Plaintiff filed a putative class action against various Pulte Home entities arising out of her purchase from Pulte of a newly-constructed single-family residence; the class action complaint alleged that Pulte – which both manufactures homes and provides financing for their purchase – induced plaintiff to obtaining financing through Pulte by “provid[ing] significant financial incentives” to her and others, without disclosing that they would not otherwise qualify for a home loan and were at high risk of foreclosure. Kaing v. Pulte Homes, Inc., ___ F.3d ___ (N.D.Cal. February 18, 2010) [Slip Opn., at 1-3]. According to the allegations underlying the class action complaint, plaintiff was told she would receive a $75,000 reduction from the home’s $575,000 sales price if she financed through Pulte, and that she would not receive this discount if she went to a different lender, id., at 3. The class action alleges that “Pulte knew from appraisals on other homes in the subdivision, that the house was worth less than $500,000” but that the Pulte-selected appraiser “inflated” the value to $518,000 – proving it was not worth $575,000 and that the $575,000 sales price plus $75,000 discount were “phony numbers from the start.” Id. Plaintiff ultimately paid $518,000 for the home, and financed the purchase with Pulte, but that “she ‘would not have and could not have qualified for her loan’ if she had been working with a ‘lender acting in good faith in an arms-length transaction.’” Id. The class action complaint alleged violations of California’s Unfair Competition Law (UCL) and Consumers Legal Remedies Act (CLRA), as well as negligent misrepresentation and breach of an implied covenant of good faith and fair dealing. Id., at 5. Defense attorneys moved to dismiss the class action complaint for lack of standing, id., at 1. The district court granted the motion.

In ruling on the motion to dismiss, the district court observed that while plaintiff had alleged monthly income of “less than $3500,” she “has not indicated that she has been unable to make her regular payments on the mortgage, nor does she allege that she has been harmed by any of the terms in the loan documents to which she is a party.” Kaing, at 3-4. Rather, the thrust of her class action complaint was that Pulte had failed to “provide Plaintiff with any disclosure that Defendants had sold houses, and would sell houses in the future, to unqualified and high foreclosure-risk buyers” or that “they had sold houses, and planned to sell houses in the future, to investors who would not occupy the houses or to owners who were not financially qualified.” Id., at 4. In essence, the complaint alleged that Pulte’s “questionable loan practices” increased the risk of foreclosure which, in turn, “had a ‘devastating’ impact on the value and desirability of the neighborhoods.” Id. Plaintiff alleges “her home decreased in value by over 50%.” Id., at 5.

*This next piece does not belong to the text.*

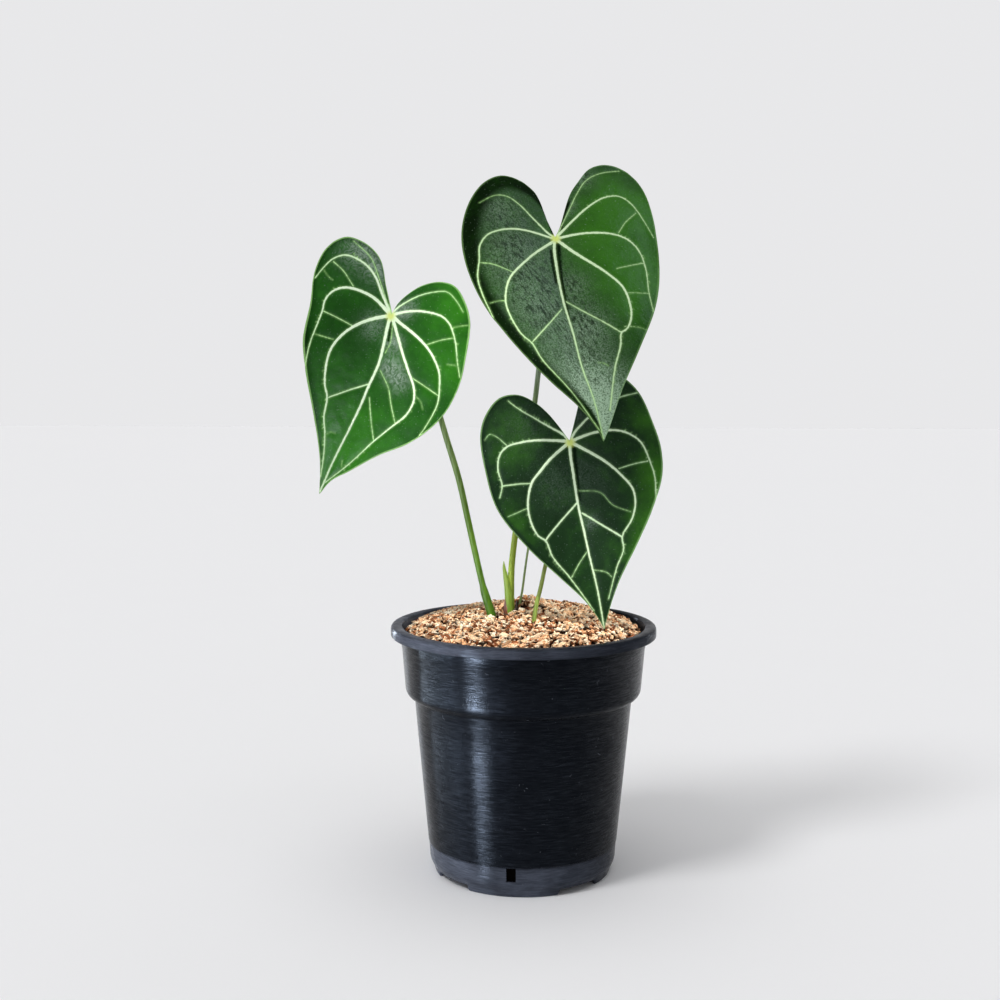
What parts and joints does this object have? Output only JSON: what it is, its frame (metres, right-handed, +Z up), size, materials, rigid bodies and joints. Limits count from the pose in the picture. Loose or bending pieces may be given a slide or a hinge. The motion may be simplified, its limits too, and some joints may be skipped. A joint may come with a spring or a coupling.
{
  "type": "potted anthurium clarinervium",
  "caption": "Aroid house plant with hanging heart-shaped dark green leaves and pale veins on slender petioles, rooted in coarse bark in a black round nursery pot",
  "frame": {"origin": "on the pot's axis at the level of the table; the flat underside of the pot's floor lies 2 mm above it", "axes": "+Z up along the pot's axis, the leaves' faces look along -Y, +X is to the right seen from in front"},
  "size_m": [0.2001, 0.15, 0.3991],
  "materials": {
    "pot": "satin",
    "bark": "matte",
    "dry_scale": "matte",
    "petiole": "satin",
    "blade": "matte"
  },
  "bodies": {
    "root": {"pot": "pot", "bark": "bark", "crown": "dry_scale", "petiole_top": "petiole", "petiole_left": "petiole", "petiole_low": "petiole", "young_stalk": "petiole", "leaf_top": "blade", "leaf_left": "blade", "leaf_low": "blade"}
  },
  "joints": []
}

Defense attorneys argued that plaintiff lacked standing because she failed to adequately allege an “injury in fact” and that her damages are purely speculative and “not ‘fairly traceable’” to defendants’ conduct. Kaing, at 6. The class action complaint alleged two forms of injury: (1) that plaintiff “paid an inflated purchase price for her home,” and (2) that defendants’ marketing and lending practices caused “a decrease in property value…greater than has been suffered by houses in the surrounding areas.” Id. On the first issue, which plaintiff characterized as a “bait-and-switch,” id., at 7, the district court held that standing “requires a plausible claim of causation, which in turn requires a showing of reliance,” id., at 8 (citations omitted). Here, plaintiff alleges that she knew the appraised value of the home was only $518,000 before she agreed to purchase the property, so plaintiff “cannot plausibly claim that she relied on the higher initial representation.” Id. Accordingly, plaintiff lacked standing under California’s UCL and CLRA. Id., at 8-9.

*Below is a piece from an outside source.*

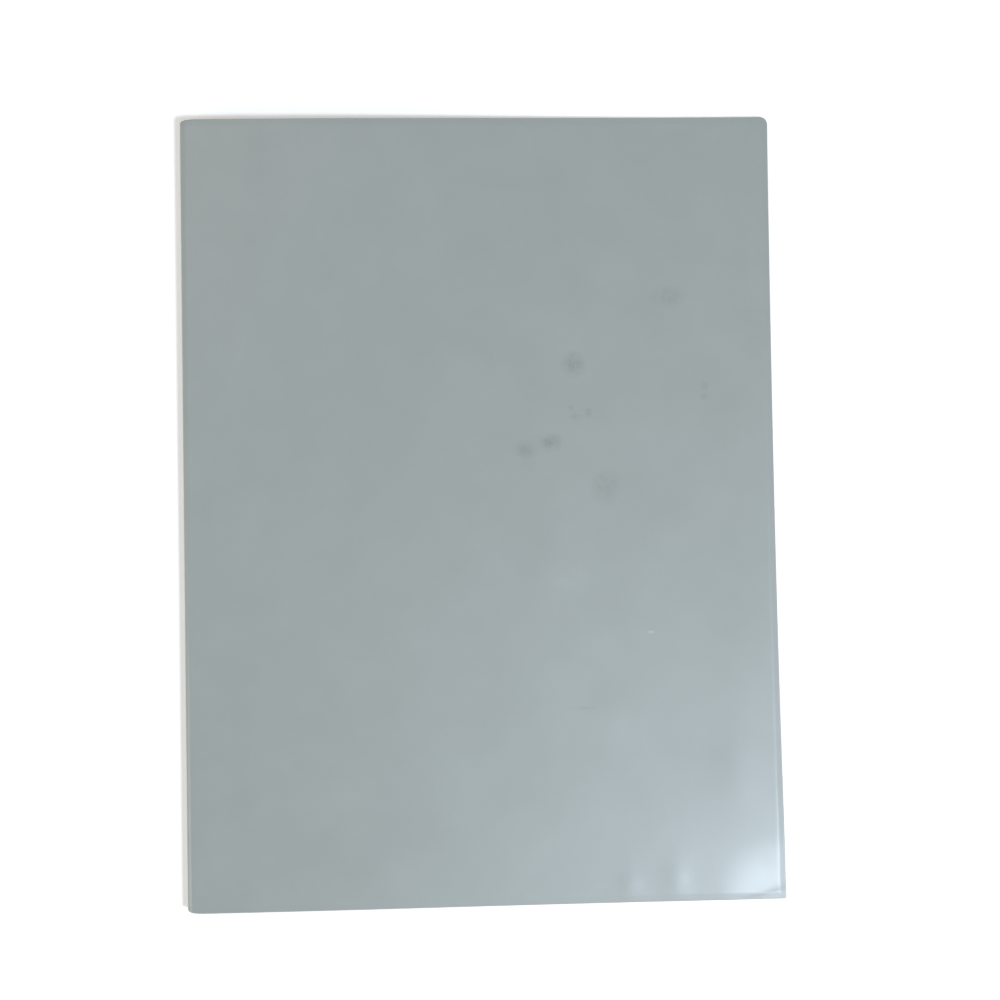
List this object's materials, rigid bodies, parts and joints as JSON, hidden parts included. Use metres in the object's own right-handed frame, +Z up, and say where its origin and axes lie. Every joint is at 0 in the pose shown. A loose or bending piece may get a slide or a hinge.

With respect to the class action’s “reduced-value” theory, the district court held that plaintiff’s failure to even attempt to sell her property undercut her claim; she had not demonstrated an injury in fact. Kaing, at 10-11. Put simply, if plaintiff stays in her home until the real estate market recovers, then she will not suffer any injury. Id., at 11 (citation omitted). In the district court’s words, “Plaintiff faces a similarly insurmountable problem with respect to the causation element of standing.” Id., at 12. Plaintiff cannot trace her injury to the defendants’ conduct – there are simply too many factors that influence whether owners of neighboring properties will default on their loans. Id. Accordingly, the district court held that plaintiff lacked standing to pursue her class action claims based on “any subsequent reduction in value of the house resulting from the economic consequences of Pulte’s practices.” Id., at 13. The court therefore granted defendants’ motion to dismiss the class action complaint with prejudice, id.